--- Problem details ---
Emit the entire listing verbatim.

-- start --

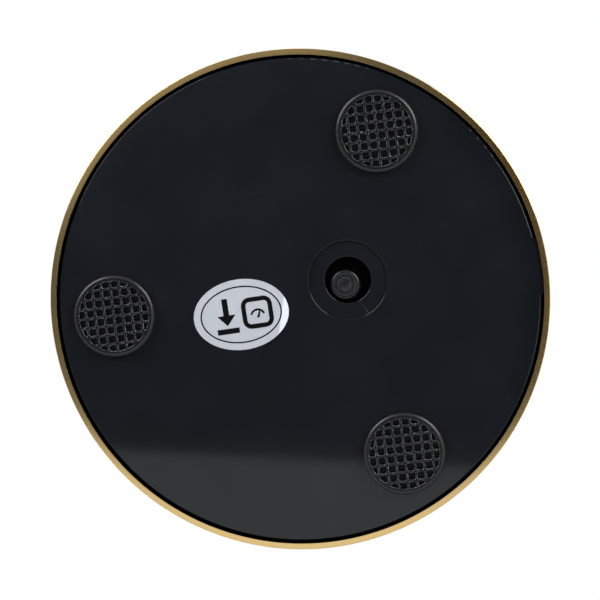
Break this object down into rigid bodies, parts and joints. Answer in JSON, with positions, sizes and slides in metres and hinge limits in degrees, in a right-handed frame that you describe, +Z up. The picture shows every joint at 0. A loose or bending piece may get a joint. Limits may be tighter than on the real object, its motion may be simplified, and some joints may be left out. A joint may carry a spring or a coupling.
{
  "type": "digital bathroom scale",
  "caption": "Round digital bathroom scale: glass platform in a gold rim floating on load cells over a black base with rubber pads and a recessed unit button.",
  "frame": {"origin": "centre of the circle that the rim makes, on the surface that the pads stand on", "axes": "+Z up out of the glass, +Y towards the display and the charging port, +X to the right of a user who faces the display"},
  "size_m": [0.26, 0.26, 0.0257],
  "materials": {
    "base_plastic": "semi-gloss moulded black",
    "pad_rubber": "matte black rubber",
    "label": "silver-grey satin sticker",
    "silicone": "white silicone",
    "screw_steel": "zinc plated",
    "board": "green solder mask",
    "connector": "off-white moulded",
    "chip": "black epoxy",
    "battery": "foil pouch",
    "tape": "black foam adhesive",
    "port_steel": "drawn steel",
    "lead_jacket": "black jacket",
    "cell_alloy": "machined alloy",
    "spring_steel": "spring wire",
    "ribbon": "white flat cable",
    "gold_rim": "turned and polished gold",
    "tray_steel": "zinc-plated sheet steel",
    "top_glass": "toughened smoked glass",
    "mask": "black printed mask",
    "frame_plastic": "black moulded",
    "display": "smoked diffuser with white digits",
    "button_plastic": "satin black"
  },
  "bodies": {
    "base": {"base_plate": "base_plastic", "foot_pad_heel": "pad_rubber", "foot_pad_right": "pad_rubber", "foot_pad_left": "pad_rubber", "rating_label": "label", "load_cell_heel": "cell_alloy", "load_cell_right": "cell_alloy", "load_cell_left": "cell_alloy", "button_spring": "spring_steel", "display_cable": "ribbon", "cell_gauges": "silicone", "cell_base_screws": "screw_steel", "main_board": "board", "board_screws": "screw_steel", "board_sockets": "connector", "board_chips": "chip", "lead_plugs": "connector", "battery_pack": "battery", "battery_tape": "tape", "charge_board": "board", "charge_board_screws": "screw_steel", "charge_port": "port_steel", "switch_body": "chip", "cell_lead_heel": "lead_jacket", "cell_lead_right": "lead_jacket", "cell_lead_left": "lead_jacket", "battery_lead": "lead_jacket", "charge_lead": "lead_jacket", "stop_cushions": "pad_rubber"},
    "platform": {"rim_ring": "gold_rim", "platform_tray": "tray_steel", "glass_top": "top_glass", "tray_rim_screws": "screw_steel", "platform_screws": "screw_steel", "cell_spacers": "cell_alloy", "glass_bond": "tape", "mask_film": "mask", "display_frame": "frame_plastic", "display_board": "board", "display_panel": "display", "display_screws": "screw_steel"},
    "unit_button": {"button_cap": "button_plastic", "switch_plunger": "frame_plastic"}
  },
  "joints": [
    {"name": "platform_press", "type": "slide", "parent": "base", "child": "platform", "axis": [0, 0, 1], "range_m": [-0.0006, 0], "stiffness_N_per_m": 2900000, "deforming": ["load_cell_heel", "load_cell_right", "load_cell_left", "display_cable"]},
    {"name": "button_press", "type": "slide", "parent": "base", "child": "unit_button", "axis": [0, 0, 1], "range_m": [0, 0.001], "stiffness_N_per_m": 1500, "springref_m": -0.001, "deforming": ["button_spring"]}
  ]
}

-- end --

--- Problem solution ---
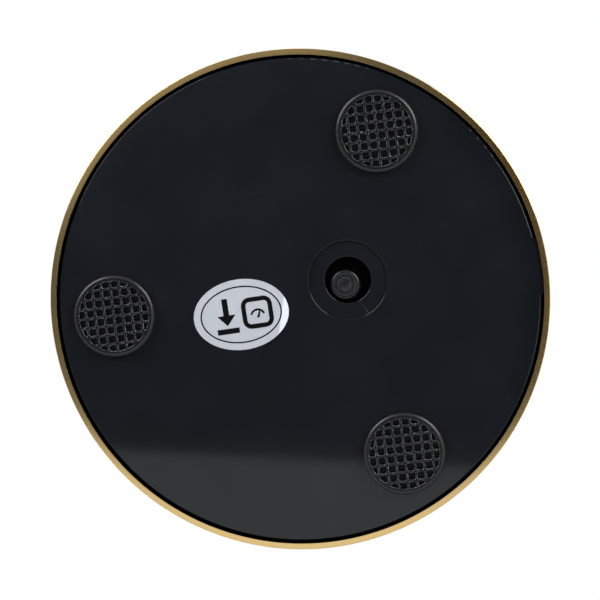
Break this object down into rigid bodies, parts and joints. Answer in JSON, with positions, sizes and slides in metres and hinge limits in degrees, in a right-handed frame that you describe, +Z up. The picture shows every joint at 0. A loose or bending piece may get a joint. Limits may be tighter than on the real object, its motion may be simplified, and some joints may be left out. A joint may carry a spring or a coupling.
{
  "type": "digital bathroom scale",
  "caption": "Round digital bathroom scale: glass platform in a gold rim floating on load cells over a black base with rubber pads and a recessed unit button.",
  "frame": {"origin": "centre of the circle that the rim makes, on the surface that the pads stand on", "axes": "+Z up out of the glass, +Y towards the display and the charging port, +X to the right of a user who faces the display"},
  "size_m": [0.26, 0.26, 0.0257],
  "materials": {
    "base_plastic": "semi-gloss moulded black",
    "pad_rubber": "matte black rubber",
    "label": "silver-grey satin sticker",
    "silicone": "white silicone",
    "screw_steel": "zinc plated",
    "board": "green solder mask",
    "connector": "off-white moulded",
    "chip": "black epoxy",
    "battery": "foil pouch",
    "tape": "black foam adhesive",
    "port_steel": "drawn steel",
    "lead_jacket": "black jacket",
    "cell_alloy": "machined alloy",
    "spring_steel": "spring wire",
    "ribbon": "white flat cable",
    "gold_rim": "turned and polished gold",
    "tray_steel": "zinc-plated sheet steel",
    "top_glass": "toughened smoked glass",
    "mask": "black printed mask",
    "frame_plastic": "black moulded",
    "display": "smoked diffuser with white digits",
    "button_plastic": "satin black"
  },
  "bodies": {
    "base": {"base_plate": "base_plastic", "foot_pad_heel": "pad_rubber", "foot_pad_right": "pad_rubber", "foot_pad_left": "pad_rubber", "rating_label": "label", "load_cell_heel": "cell_alloy", "load_cell_right": "cell_alloy", "load_cell_left": "cell_alloy", "button_spring": "spring_steel", "display_cable": "ribbon", "cell_gauges": "silicone", "cell_base_screws": "screw_steel", "main_board": "board", "board_screws": "screw_steel", "board_sockets": "connector", "board_chips": "chip", "lead_plugs": "connector", "battery_pack": "battery", "battery_tape": "tape", "charge_board": "board", "charge_board_screws": "screw_steel", "charge_port": "port_steel", "switch_body": "chip", "cell_lead_heel": "lead_jacket", "cell_lead_right": "lead_jacket", "cell_lead_left": "lead_jacket", "battery_lead": "lead_jacket", "charge_lead": "lead_jacket", "stop_cushions": "pad_rubber"},
    "platform": {"rim_ring": "gold_rim", "platform_tray": "tray_steel", "glass_top": "top_glass", "tray_rim_screws": "screw_steel", "platform_screws": "screw_steel", "cell_spacers": "cell_alloy", "glass_bond": "tape", "mask_film": "mask", "display_frame": "frame_plastic", "display_board": "board", "display_panel": "display", "display_screws": "screw_steel"},
    "unit_button": {"button_cap": "button_plastic", "switch_plunger": "frame_plastic"}
  },
  "joints": [
    {"name": "platform_press", "type": "slide", "parent": "base", "child": "platform", "axis": [0, 0, 1], "range_m": [-0.0006, 0], "stiffness_N_per_m": 2900000, "deforming": ["load_cell_heel", "load_cell_right", "load_cell_left", "display_cable"]},
    {"name": "button_press", "type": "slide", "parent": "base", "child": "unit_button", "axis": [0, 0, 1], "range_m": [0, 0.001], "stiffness_N_per_m": 1500, "springref_m": -0.001, "deforming": ["button_spring"]}
  ]
}